▶ _PROBLEM DETAILS_
Give only the count of lines containing "return".

▶ _DATA SEGMENT_

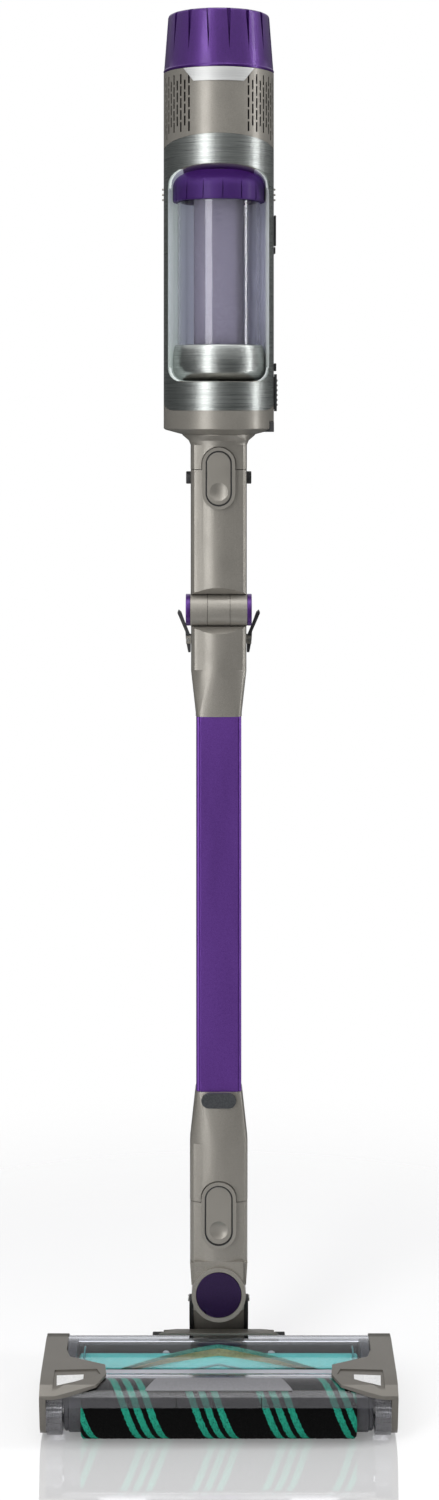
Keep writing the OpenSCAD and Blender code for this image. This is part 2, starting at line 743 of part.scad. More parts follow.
// Screws that hold the arms to the neck
module arm_screws() {
    color([0.2, 0.2, 0.2]) for (s = [-1, 1]) {
        xcyl(1.6, s > 0 ? 16 : -24.4, s > 0 ? 24.4 : -16, 3, 67.5, 24);
        xcyl(2.6, s > 0 ? 24.4 : -25.4, s > 0 ? 25.4 : -24.4, 3, 67.5, 32);
    }
}

// Coloured disc that closes the swivel journal
module swivel_disc() {
    color(purple) ycyl(18.4, -27.2, -25.5, 0, swivel_z);
}

// Steel pin of the pitch joint
module pitch_pin() {
    color(steel) xcyl(trunnion_r, -34, 34, pitch_y, pitch_z, 48);
}

// ---------------------------------------------------------------- floor head

// Main moulding: web between the rollers, rear deck, end walls and the neck's ears
module head_chassis() {
    wall_x = 113.8;
    deck = [[-70, sole_z + 1.2], [16, sole_z + 1.2], [18, 8], [18, 23], [-2, 33.5], [-19, 42], [-21.5, 43.6],
        [-25, 36], [-40, 24], [-60, 30], [-68.8, 40.6], [-76.5, 39.4], [-80, 30]];
    centre = [[-20, sole_z + 1.2], [47, sole_z + 1.2], [51, 7], [51, 13], [47, 17], [40, 24], [pitch_y, 29.4],
        [18, 34], [-1, 43.4], [-17, 47]];
    color(taupe) difference() {
        union() {
            difference() {
                union() {
                    across(deck, -120.6, 120.6);
                    intersection() {
                        across(centre, -54, 54);
                        upward([[-53, -22], [53, -22], [36, -1], [46, 14], [46, 54], [-46, 54], [-46, 14],
                            [-36, -1]], 0, 60);
                    }
                }
                xcyl(fin_r + 1.6, -130, 130, fin_y, fin_z);
            }
            for (side = [-1, 1]) intersection() {
                xcyl(cover_r - 2.3, side > 0 ? wall_x : -120.6, side > 0 ? 120.6 : -wall_x, fin_y, cover_z);
                block([-130, -90, sole_z + 1.2], [130, 0, 60]);
            }
        }
        xcyl(soft_r + 2, -130, 130, soft_y, soft_z);
        block([-25.2, -0.6, 0], [25.2, 60, 60]);
        across([[-18, 47.3], [-26, 60], [-60, 60], [-32, 20], [-19.6, 45]], -wall_x, wall_x);
        xcyl(trunnion_r, -34.3, 34.3, pitch_y, pitch_z, 48);
        xcyl(4, -130, -100, fin_y, fin_z, 48);
        xcyl(7, 100, 130, fin_y, fin_z, 48);
        for (s = [-1, 1])
            xcyl(3, s > 0 ? 40 : -46.5, s > 0 ? 46.5 : -40, wheel_y, wheel_r, 32);
        xcyl(9.5, 51, 111, motor_y, motor_axis_z);
        xcyl(3, 110, 122, motor_y, motor_axis_z, 32);
    }
}

// Flat wear plate under the rear of the head
module sole_plate() {
    color(dark) block([-112, -19, sole_z - 1], [112, 14, sole_z + 1.1]);
}

// Side profile of the end caps
cap_side = concat([[-115.5, 38], [-115, 40.6], [-109, 46.8], [-97, 49.8], [-71, 51.8], [-43, 54], [-30, 52.4],
    [-19, 45], [14, 26], [18, 20], [18, 7], [15, 4]], arc(-94, 20, 16, -90, -160, 5));

// End cap: outer wall, bearing block and the lobe with the headlight
module end_cap(side) {
    lobe = [[122, -58], [118, -71], [89.4, -83], [88, -97], [95, -109], [130, -115.6], [136, -115.6],
        [136, -58]];
    light = [[129, -113], [128.5, -91], [95.5, -89.5], [92.5, -97]];
    color(taupe) mirror([side > 0 ? 0 : 1, 0, 0]) difference() {
        union() {
            across(cap_side, head_w / 2 - 5, head_w / 2);
            intersection() {
                across(cap_side, cover_w + 0.3, head_w / 2 - 4);
                block([100, -68, 0], [140, 30, 60]);
            }
            intersection() {
                upward(lobe, 30, 60);
                across([[-115.5, 37.8], [-115, 40.6], [-109, 46.8], [-97, 49.8], [-71, 51.8], [-58, 52.8],
                    [-58, 50.4], [-71, 49.4], [-97, 47.6], [-109, 44.6], [-113.4, 38.6]], 80, head_w / 2 - 4);
            }
        }
        intersection() {
            upward(light, 30, 60);
            across([[-120, 38], [-109, 45.6], [-97, 48.7], [-71, 50.7], [-71, 60], [-120, 60]], 80, 140);
        }
        xcyl(4, 100, head_w / 2 - 3.5, fin_y, fin_z, 48);
        xcyl(4, 100, head_w / 2 - 2.5, soft_y, soft_z, 48);
        if (side > 0) across(belt_loop(big_pulley_r + 3.5, small_pulley_r + 3.5), 120, 131);
    }
}
module left_cap() {
    end_cap(-1);
}
module right_cap() {
    end_cap(1);
}

// Headlight lenses in the lobes
module headlight_lenses() {
    lens = [[126.5, -98], [125.8, -108.6], [105.5, -102.5], [105.5, -97]];
    color("white") for (side = [-1, 1]) intersection() {
        upward([for (p = lens) [side * p[0], p[1]]], 30, 60);
        across([[-109, 45.65], [-97, 48.75], [-90, 49.3], [-90, 49.9], [-97, 49.4], [-109, 46.3]], -140, 140);
    }
}

// Outline of a belt round the roller's pulley and the motor's pulley, as [y, z] points
function belt_loop(big, small) = let (
    run = [motor_y - fin_y, motor_axis_z - fin_z],
    slope = atan2(run[1], run[0]),
    spread = acos((big - small) / norm(run)))
    concat(arc(fin_y, fin_z, big, slope + spread, slope + 360 - spread, 16),
        arc(motor_y, motor_axis_z, small, slope - spread, slope + spread, 8));

// Motor that drives the rollers
module brush_motor() {
    color([0.6, 0.6, 0.62]) difference() {
        union() {
            xcyl(9.2, 54, 104, motor_y, motor_axis_z);
            xcyl(4, 52, 107, motor_y, motor_axis_z, 48);
        }
        xcyl(1.5 + running_gap, 95, 108, motor_y, motor_axis_z, 32);
    }
}

// Motor shaft with its toothed pulley
module drive_pulley() {
    color(dark) union() {
        xcyl(1.5, 97, 124, motor_y, motor_axis_z, 32);
        xcyl(small_pulley_r, 123.5, 129.5, motor_y, motor_axis_z, 48);
    }
}

// Drive belt in the right end cap
module drive_belt() {
    color([0.05, 0.05, 0.05]) difference() {
        across(belt_loop(big_pulley_r + 1.6, small_pulley_r + 1.6), 124, 129);
        across(belt_loop(big_pulley_r + 0.2, small_pulley_r + 0.2), 123, 130);
    }
}

// Clear cover over the rear roller
module rear_cover() {
    color(clear) intersection() {
        difference() {
            xcyl(cover_r, -cover_w, cover_w, fin_y, cover_z);
            xcyl(cover_r - 2, -cover_w - 1, cover_w + 1, fin_y, cover_z);
        }
        across([[fin_y, cover_z], [-17, 47], [-17, 70], [-90, 70], [-73, 44.6]], -130, 130);
    }
}

// Clear hood over the front roller
module front_hood() {
    color(clear) intersection() {
        difference() {
            xcyl(hood_r, -cover_w, cover_w, soft_y, soft_z);
            xcyl(hood_r - 1.8, -cover_w - 1, cover_w + 1, soft_y, soft_z);
        }
        across([[soft_y, soft_z], [-70, 46.6], [-70, 70], [-150, 70], [-150, 47.7]], -130, 130);
    }
}

// Bare plate on the hood
module label_plate() {
    color([0.55, 0.55, 0.57]) intersection() {
        difference() {
            xcyl(hood_r + 0.9, -60, 60, soft_y, soft_z);
            xcyl(hood_r + 0.02, -61, 61, soft_y, soft_z);
        }
        upward([[-48.5, -98.8], [48.5, -98.8], [57.3, -109.9], [-57.3, -109.9]], 30, 60);
    }
}

// Strips of one half of the rear roller that start above the axis and wind forward towards the end
module strips(start, count, root, tip, thick, length) {
    for (side = [-1, 1], i = [0:count - 1]) translate([0, fin_y, fin_z])
        mirror([side > 0 ? 0 : 1, 0, 0]) rotate([180 + start + 360 * i / count, 0, 0]) rotate([0, 90, 0])
        linear_extrude(length, twist = -0.9 * length, slices = 12)
        polygon([[root, -thick * 0.7], [tip, -thick / 2], [tip, thick / 2], [root, thick * 0.7]]);
}

// Rear roller: core with four bristle strips that meet in chevrons, and a low rib in front of each
module fin_roller() {
    core_r = 16;
    half = fin_l / 2;
    bore = half - 15;
    color(teal) difference() {
        union() {
            xcyl(core_r, -half, half, fin_y, fin_z, 48);
            xcyl(6, half - 1, 130, fin_y, fin_z, 32);
            xcyl(big_pulley_r, 123.5, 129.5, fin_y, fin_z, 64);
            strips(0, fin_count, core_r - 1, fin_r, 2.4, half - 0.5);
            strips(38, fin_count, core_r - 1, core_r + 1.2, 1.2, half - 0.5);
        }
        xcyl(core_r - 5, -bore - 1, bore + 1, fin_y, fin_z, 48);
        for (side = [-1, 1])
            xcyl(4 + running_gap, side > 0 ? bore : -half - 1, side > 0 ? 131 : -bore, fin_y, fin_z, 48);
    }
}

// Soft front roller: pile sleeve on a hollow core with end hubs
module soft_roller() {
    half = soft_l / 2;
    bore = half - 15;
    hub_x = cover_w - 0.5;
    color([0.05, 0.05, 0.05]) difference() {
        union() {
            xcyl(soft_r, -half, half, soft_y, soft_z);
            xcyl(17, -hub_x, hub_x, soft_y, soft_z);
        }
        xcyl(14, -bore - 1, bore + 1, soft_y, soft_z);
        for (side = [-1, 1])
            xcyl(4 + running_gap, side > 0 ? bore : -hub_x - 1, side > 0 ? hub_x + 1 : -bore, soft_y, soft_z,
                48);
    }
}

// Bearing pins of the rollers and axle pins of the wheels, with their heads
module axle_pins() {
    color(steel) for (side = [0, 1]) mirror([side, 0, 0]) {
        xcyl(4, fin_l / 2 - 14, head_w / 2 - 4, fin_y, fin_z, 48);
        xcyl(4, soft_l / 2 - 14, head_w / 2 - 4, soft_y, soft_z, 48);
        xcyl(3, 40.2, 56.4, wheel_y, wheel_r, 32);
        xcyl(4.2, 56.4, 57.2, wheel_y, wheel_r, 32);
    }
}

// Brackets that hold the ends of the front roller
module end_brackets() {
    color([0.7, 0.7, 0.74, 0.6]) for (side = [-1, 1]) mirror([side > 0 ? 0 : 1, 0, 0]) difference() {
        across([[-70, 6], [-70, 30], [-78, 40], [-96, 44], [-108, 39], [-113, 30], [-112, 12], [-105, 6]],
            cover_w + 0.4, head_w / 2 - 5.2);
        xcyl(4, 100, 140, soft_y, soft_z, 48);
    }
}

// Rear wheel with a tyre groove
module wheel(side) {
    color([0.2, 0.2, 0.2]) difference() {
        xcyl(wheel_r, side > 0 ? 47 : -56, side > 0 ? 56 : -47, wheel_y, wheel_r);
        xcyl(3 + running_gap, -60, 60, wheel_y, wheel_r, 32);
        difference() {
            xcyl(8, side > 0 ? 54.5 : -57, side > 0 ? 57 : -54.5, wheel_y, wheel_r, 48);
            xcyl(4.6, -60, 60, wheel_y, wheel_r, 48);
        }
    }
}
module left_wheel() {
    wheel(-1);
}
module right_wheel() {
    wheel(1);
}

filter_cap();
exhaust_filter();
motor_housing();
suction_motor();
motor_fan();
badge_plate();
steel_wrap();
cup_frame();
side_catch();
cup_release();
cup_tube();
cup_collar();
cup_base();
cyclone_core();
cup_screen();
handle();
grip_sleeve();
trigger();
display_panel();
mode_button();
battery();
battery_release();
unit_neck();
upper_wand();
upper_button();
side_pegs();
hinge_collar();
hinge_pin();
hinge_discs();
fold_hose();
left_lever();
right_lever();
lever_pins();
wand_tube();
lower_connector();
indicator_lens();
elbow();
lower_button();
neck_block();
neck_arms();
arm_screws();
swivel_disc();
pitch_pin();
head_chassis();
sole_plate();
left_cap();
right_cap();
headlight_lenses();
rear_cover();
front_hood();
label_plate();
fin_roller();
soft_roller();
axle_pins();
end_brackets();
left_wheel();
right_wheel();
brush_motor();
drive_pulley();
drive_belt();
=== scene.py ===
# %% [markdown]
# # A cordless stick vacuum, dressed for its portrait
# This notebook starts from a finished CAD model and turns it into a picture.
# The CAD model brings every rigid piece at its real size and place, in metres. Here each piece gets its
# finish and small rounded edges. The two rollers, which CAD keeps plain, are modelled again with their
# pile and bristles, and a few small parts are added: a black sleeve and black rings that are painted
# shade, two white dots and collars.

import math

import bmesh
import bpy
from mathutils import Matrix, Vector


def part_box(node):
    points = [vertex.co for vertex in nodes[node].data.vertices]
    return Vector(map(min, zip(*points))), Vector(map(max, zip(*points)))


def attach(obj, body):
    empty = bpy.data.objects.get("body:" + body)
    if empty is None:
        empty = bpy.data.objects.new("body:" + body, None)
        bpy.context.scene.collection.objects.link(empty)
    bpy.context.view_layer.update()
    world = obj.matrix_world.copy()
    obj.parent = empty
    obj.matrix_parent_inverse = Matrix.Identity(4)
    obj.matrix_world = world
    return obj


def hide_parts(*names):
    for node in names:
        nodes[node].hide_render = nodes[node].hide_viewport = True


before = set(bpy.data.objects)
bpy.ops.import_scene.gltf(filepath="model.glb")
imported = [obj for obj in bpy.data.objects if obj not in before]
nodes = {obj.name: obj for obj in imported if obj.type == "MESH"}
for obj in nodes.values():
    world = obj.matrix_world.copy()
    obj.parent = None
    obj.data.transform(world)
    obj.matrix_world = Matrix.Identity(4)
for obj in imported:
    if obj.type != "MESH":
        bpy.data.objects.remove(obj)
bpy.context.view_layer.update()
scene = bpy.context.scene

# %% [markdown]
# ## The camera
# A portrait of something tall is taken with the camera level, so that upright edges stay parallel. A
# level camera at the height of the dust cup would cut off the floor head, so the film is shifted instead
# of tilting the camera: that is what a view camera or a shift lens does. We could also tilt the camera,
# but then the wand would look narrower at the floor.

# %% Camera with a shifted film
camera_data = bpy.data.cameras.new("portrait_camera")
camera_data.lens = 51.6
camera_data.sensor_width = 36
camera_data.shift_x = 0.0005
camera_data.shift_y = -0.2333
camera_data.clip_end = 50
camera = bpy.data.objects.new("portrait_camera", camera_data)
camera.location = (0, -1.777, 0.8107)
camera.rotation_euler = (math.radians(90), 0, 0)
scene.collection.objects.link(camera)
scene.camera = camera
scene.view_settings.view_transform = "Standard"
print("Camera:", round(-camera.location.y, 3), "m in front,", round(camera.location.z, 3), "m up")

# %% [markdown]
# ## The studio
# Cylinders show the lamps as upright streaks, so the lamps of a studio for them are tall and narrow
# softboxes. One stands at the left front and draws the main streak on the left third of every cylinder.
# One at the right is very narrow and stands almost beside the tube, for the thin bright line near the
# right edge. A wide one above gives the floor head its soft top light.


# %% Softboxes
def softbox(name, place, target, width, height, watts):
    """A rectangular lamp that looks at a target."""
    data = bpy.data.lights.new(name, "AREA")
    data.shape = "RECTANGLE"
    data.size = width
    data.size_y = height
    data.energy = watts
    lamp = bpy.data.objects.new(name, data)
    lamp.location = place
    aim = Vector(target) - Vector(place)
    lamp.rotation_euler = aim.to_track_quat("-Z", "Y").to_euler()
    scene.collection.objects.link(lamp)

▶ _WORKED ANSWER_
2